Share Tactics

GRAND RAPIDS — The Kent County Finance Committee received some expected, but still jolting, news last week.

Committee members heard that the last deposit into the county’s revenue sharing reserve fund was made recently, as roughly $25 million collected from the December tax billing was placed into the account.

So for the next four years the only revenue that will go into the fund will come from the interest the county earns from the account’s balance. The balance stood at $47.9 million at the end of last year. But it will shrink to a projected $4.6 million in 2011, the year the state is scheduled to resume making revenue sharing payments to the county.

“I don’t think in any way, shape or form that you’ll come back in a full manner,” said Robert White, county fiscal services director.
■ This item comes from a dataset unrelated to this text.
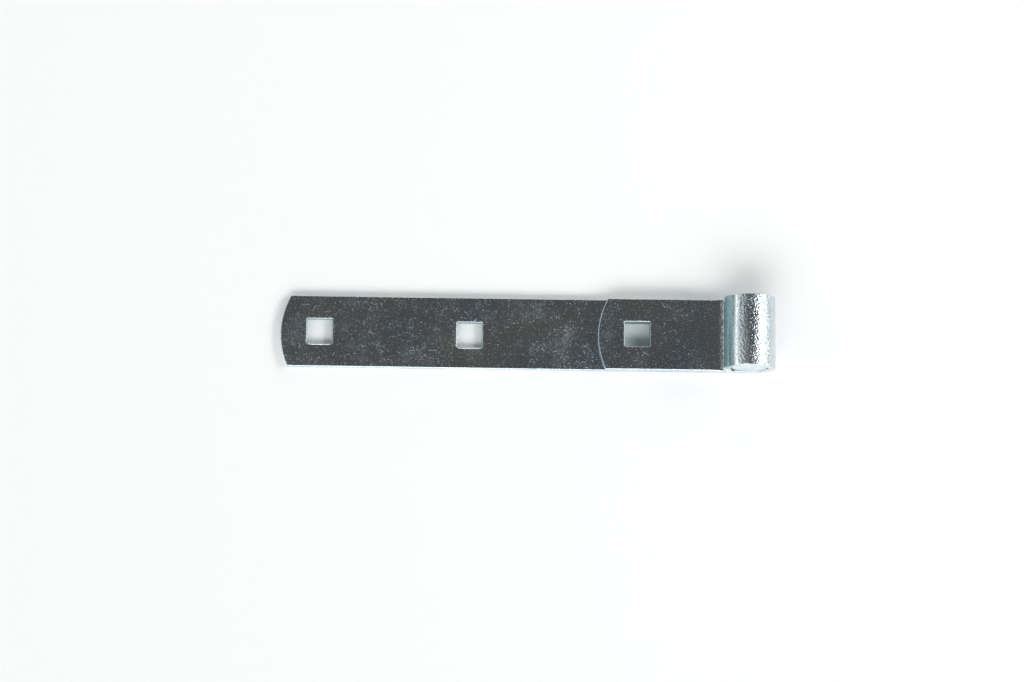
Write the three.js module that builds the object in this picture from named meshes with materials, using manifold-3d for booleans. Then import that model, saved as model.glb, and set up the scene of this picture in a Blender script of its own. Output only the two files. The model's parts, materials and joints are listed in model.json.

White told committee members the county is on the books to get $8.4 million in revenue sharing from the state four years from now, which they could add to the expected reserve of $4.6 million. But based on the state’s current financial situation, coupled with the fact that Lansing owes the state’s counties $182 million in revenue sharing payments over the next 20 years, White doesn’t believe the county will get its full share.

“This is our money,” said Commissioner Harold Mast. “We stepped forward to help the state out.”
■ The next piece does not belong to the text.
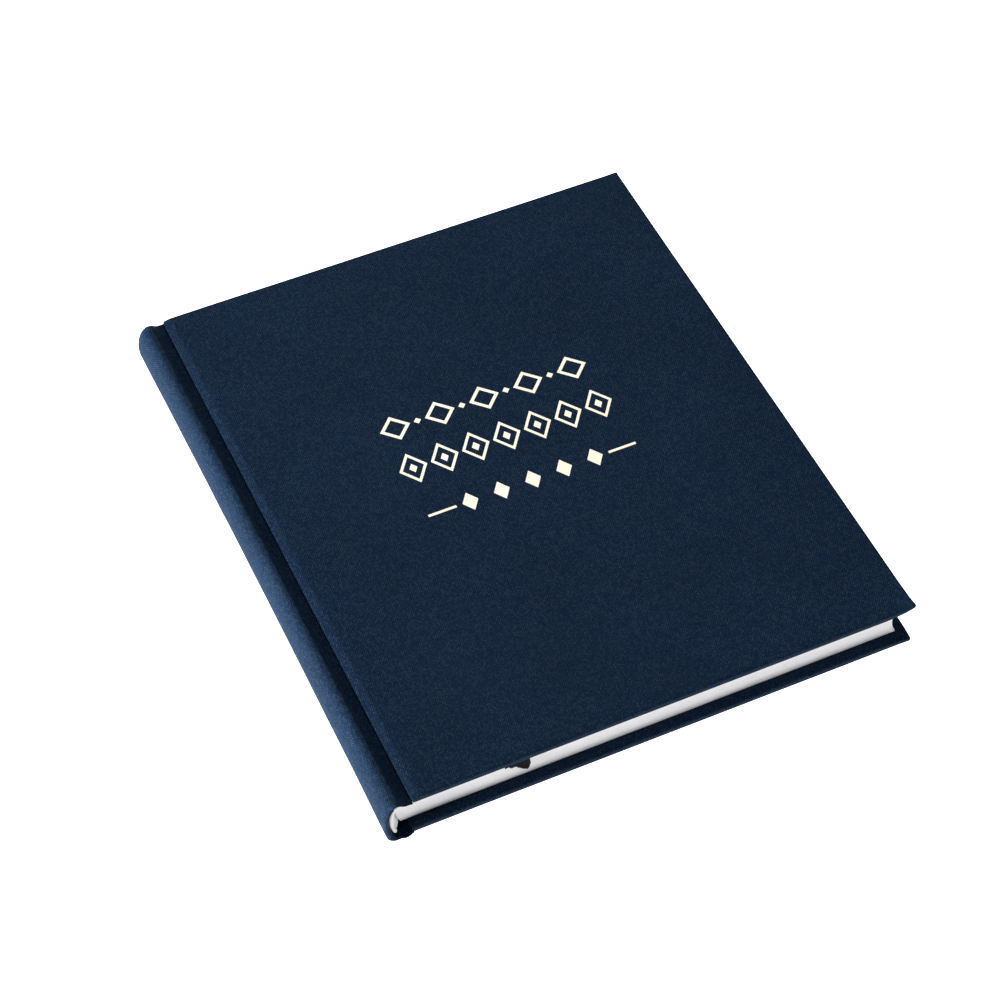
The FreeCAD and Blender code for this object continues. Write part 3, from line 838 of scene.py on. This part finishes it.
def woven_cotton(name, low, high, pitch_mm, from_uv, open_gaps):
    """Cotton cloth; open_gaps sets how much of each gap of the weave gets painted shade."""
    n = Nodes(name)
    if from_uv:
        vector = n.add("ShaderNodeUVMap", uv_map="weave").outputs[0]
    else:
        place = n.add("ShaderNodeSeparateXYZ", {0: n.add("ShaderNodeTexCoord").outputs["Object"]})
        vector = n.add("ShaderNodeCombineXYZ", {0: place.outputs[2], 1: place.outputs[1]}).outputs[0]
    height, streak = plain_weave(n, vector, pitch_mm, pitch_mm)[:2]
    colour = n.mix(streak, low, high)
    # Painted shade: the gaps between threads are darkened towards a darker copy of the cotton colour,
    # where shade falls.
    gap_shade = n.ramp(height, open_gaps, 0.0)
    colour = n.mix(gap_shade, colour, tuple(0.45 * c for c in low))
    return n.finish(
        colour, n.math("MULTIPLY_ADD", streak, 0.15, 0.75), height, 0.0001, 0.6,
        Sheen_Weight=0.2, Sheen_Roughness=0.5,
    )


def pulp_board(name, low, high, speck):
    """Pressed fibre board or kraft paper: cloudy, with short darker fibres."""
    n = Nodes(name)
    vector = n.add("ShaderNodeTexCoord").outputs["Object"]
    cloud = n.noise(vector, 90.0, 4.0, 0.6)
    fibre = n.noise(n.scaled(vector, (2400.0, 500.0, 1800.0)), 1.0, 3.0, 0.65)
    colour = n.mix(cloud, low, high)
    colour = n.mix(n.math("MULTIPLY", n.ramp(fibre, 0.58, 0.72), 0.5), colour, speck)
    return n.finish(colour, n.math("MULTIPLY_ADD", fibre, 0.15, 0.8), fibre, 0.00005, 0.5)


def linen_thread():
    """Twisted thread: fine pale and dark bands along it."""
    n = Nodes("linen_thread")
    vector = n.add("ShaderNodeTexCoord").outputs["Object"]
    split = n.add("ShaderNodeSeparateXYZ", {0: vector})
    along = n.math("MULTIPLY", split.outputs[1], 9000.0)
    lay = n.math("MULTIPLY_ADD", split.outputs[2], 14000.0, along)
    twist = n.math("MULTIPLY_ADD", n.math("SINE", lay), 0.5, 0.5)
    colour = n.mix(twist, (0.60, 0.56, 0.46), (0.82, 0.79, 0.70))
    return n.finish(colour, n.math("MULTIPLY_ADD", twist, 0.1, 0.6), twist, 0.00005, 0.7)


def floor_material():
    """A pale studio floor that gives off a little light, so that it stays white."""
    n = Nodes("studio_floor")
    vector = n.add("ShaderNodeTexCoord").outputs["Object"]
    tone = n.noise(vector, 1.5, 2.0)
    colour = n.mix(tone, (0.45, 0.45, 0.45), (0.48, 0.48, 0.48))
    return n.finish(
        colour, n.math("MULTIPLY_ADD", tone, 0.05, 0.9), None, 0.0, Specular_IOR_Level=0.0,
        Emission_Color=(1.0, 1.0, 1.0, 1.0), Emission_Strength=1.6,
    )


def dress(thing, material):
    """The object's only material."""
    thing.data.materials.clear()
    thing.data.materials.append(material)


cloth = book_cloth()
paper_edges = page_paper("page_paper", (0.93, 0.925, 0.945), True)
endpaper = page_paper("endpaper", (0.85, 0.85, 0.85), False)
white_cotton = woven_cotton("band_cotton", (0.86, 0.86, 0.86), (0.95, 0.95, 0.95), 0.26, True, 0.25)
mull = woven_cotton("mull_cotton", (0.66, 0.64, 0.58), (0.82, 0.80, 0.75), 0.9, False, 0.7)
greyboard = pulp_board("grey_board", (0.34, 0.33, 0.30), (0.46, 0.44, 0.41), (0.16, 0.15, 0.14))
inlay_card = pulp_board("inlay_card", (0.50, 0.47, 0.41), (0.60, 0.57, 0.51), (0.30, 0.27, 0.22))
kraft = pulp_board("kraft_lining", (0.62, 0.56, 0.44), (0.72, 0.67, 0.56), (0.42, 0.35, 0.24))
foil = gold_foil()

# ---------------------------------------------------------------- pieces on their bodies


def bend_at_joint(piece):
    """Bakes the piece's placement into its mesh; the piece is left on no body and does not bend at the
    joint.
    """
    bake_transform(piece)


SIDES = (("front", True), ("back", False))

for side, front in SIDES:
    skin = cover_shell(side + "_cloth", front)
    dress(skin, cloth)
    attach(skin, side + "_cover")
    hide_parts(side + "_cover_cloth")

for side, front in SIDES:
    core = board_core(side + "_core", front)
    dress(core, greyboard)
    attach(core, side + "_cover")
    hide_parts(side + "_board")

upper_spine = case_half("upper_spine_and_joint", True)
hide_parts("spine_cloth", "front_joint_cloth")
lower_spine = case_half("lower_spine_and_joint", False)
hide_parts("back_joint_cloth")
for piece, cover in ((upper_spine, "front_cover"), (lower_spine, "back_cover")):
    dress(piece, cloth)
    bend_at_joint(piece)

card = spine_card("spine_card")
dress(card, inlay_card)
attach(card, "text_block")
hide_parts("spine_inlay")

for side, front in SIDES:
    paper = joint_paper(side + "_joint_paper", front)
    dress(paper, endpaper)
    bend_at_joint(paper)

for number in range(1, SIGNATURES + 1):
    leaves = signature_piece(number)
    dress(leaves, paper_edges)
    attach(leaves, "text_block" if number < FIRST_TURNING else "gathering_%02d" % number)
    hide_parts("signature_%02d" % number)

for name, side in (("head_band", 1), ("tail_band", -1)):
    band = band_piece(name + "_bead", side)
    dress(band, white_cotton)
    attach(band, "text_block")
    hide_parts(name)

ribbon = ribbon_piece()
dress(ribbon, satin_ribbon())
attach(ribbon, "gathering_12")
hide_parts("ribbon_marker")

for node, material in (
    ("front_pastedown", endpaper), ("back_pastedown", endpaper),
    ("front_flyleaf", endpaper), ("back_flyleaf", endpaper),
    ("foil_ornament", foil),
    ("spine_mull", mull), ("spine_lining", kraft), ("sewing_thread", linen_thread()),
):
    dress(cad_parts[node], material)

# ---------------------------------------------------------------- floor, light and camera

FLOOR_SIZE, FLOOR_Z = 6.0, -0.00002
bpy.ops.mesh.primitive_plane_add(size=FLOOR_SIZE, location=(0, 0, FLOOR_Z))
floor = bpy.context.object
floor.name = "floor"
dress(floor, floor_material())

world = bpy.data.worlds.new("studio")
world.use_nodes = True
background = world.node_tree.nodes["Background"]
background.inputs["Color"].default_value = (1.0, 1.0, 1.0, 1.0)
background.inputs["Strength"].default_value = 0.13
bpy.context.scene.world = world
bpy.context.scene.view_settings.view_transform = "Standard"


def softbox(name, location, size, watts):
    """A soft rectangular light that points at the object."""
    light = bpy.data.lights.new(name, "AREA")
    light.shape = "RECTANGLE"
    light.size, light.size_y = size
    light.energy = watts
    holder = bpy.data.objects.new(name, light)
    holder.location = location
    holder.rotation_euler = (-Vector(location)).to_track_quat("-Z", "Y").to_euler()
    bpy.context.scene.collection.objects.link(holder)


softbox("key_left", (-1.5, 0.0, 0.30), (0.7, 0.18), 75.0)
softbox("overhead", (0.15, 0.85, 1.15), (0.9, 0.6), 9.0)

CAMERA_MM = (-232.71, -512.47, 683.34)
FOCAL_MM = 103.10
SENSOR_MM = 36.0
YAW, PITCH_DOWN, ROLL = math.radians(24.089), math.radians(50.583), math.radians(-0.535)
forward = Vector((
    math.sin(YAW) * math.cos(PITCH_DOWN), math.cos(YAW) * math.cos(PITCH_DOWN), -math.sin(PITCH_DOWN),
))
level = Vector((math.cos(YAW), -math.sin(YAW), 0.0))
unrolled_up = level.cross(forward)
right = level * math.cos(ROLL) + unrolled_up * math.sin(ROLL)
up = -level * math.sin(ROLL) + unrolled_up * math.cos(ROLL)
camera_data = bpy.data.cameras.new("camera")
camera_data.sensor_width = SENSOR_MM
camera_data.lens = FOCAL_MM
camera_data.clip_start = 0.01
camera = bpy.data.objects.new("camera", camera_data)
basis = Matrix((right, up, -forward)).transposed().to_4x4()
camera.matrix_world = Matrix.Translation(Vector(CAMERA_MM) * MM) @ basis
bpy.context.scene.collection.objects.link(camera)
bpy.context.scene.camera = camera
Years ago, counties and other municipalities agreed not to introduce income-raising tax measures in return for revenue sharing payments that originate from the state sales tax. Mast said Gov. Jennifer Granholm realizes how important the payments are to local governments, but he said he doesn’t get the same sense of urgency from state lawmakers.

Deputy City Manager Eric DeLong added some legislators don’t have much knowledge of the issue because their positions are term limited and both chambers experience regular turnovers that bring new faces to the House and Senate. And those elected officials haven’t expressed a desire to restore the payments.

DeLong said the city has lost about $9 million in revenue sharing each year since 2004 and may be in danger of losing its remaining $9 million in coming years. Cities, townships and villages are supposed to get two types of payments — statutory and constitutional — while counties only receive the former.

Kent transfers money from the reserve account into its general fund, which supports almost every service the county offers. But the interest deposits that the county has to rely on as its only revenue source for the reserve have been projected to fall from $1.8 million this year to less than $218,000 in 2010.

“When the money runs out, you’ll have to cut programs and personnel,” White told the committee.

Commissioner Carol Hennessy asked White if the county could stretch the reserve out for a few more years. White said that wouldn’t be a good thing to do because commissioners would have to make cuts to the general fund over those years, and if the state thought the county could get along without the revenue-sharing dollars, then the county wouldn’t get its payments reinstated in 2011.

Some county officials attended a rally last week that was put together by six of the nine cities in the county. Its purpose was to call upon state leaders to start Michigan “on a path to prosperity” and to “avoid catastrophic consequences” that are hanging over municipalities.

DeLong told the Business Journal that Michigan will have a difficult time attracting new businesses if the quality of life in the state gets reduced any further. He also said Michigan has cut taxes over 30 times in the last dozen years and those moves haven’t built up the state’s economy, which remains the worst in the nation.

The Grand Valley Metro Council is holding a forum Wednesday on the state’s taxing policy. Former state budget director Tom Clay is the featured speaker. The discussion is not only likely to include the revenue-sharing dilemma but also the Business and Economic Stimulus Tax, proposed by Senate Republicans to replace the outgoing Single Business Tax.

The best guess is BEST will leave the state hundreds of millions of dollars shy of the revenue the SBT brought to the state budget, and the 32 municipalities of the council are concerned with what cuts will have to be made in Lansing and how those slashes will affect them.

The forum runs from 8 a.m. until noon at the Cascade Township offices, 2685 Thornhills Ave.  SE, and a big turnout of local public officials is expected.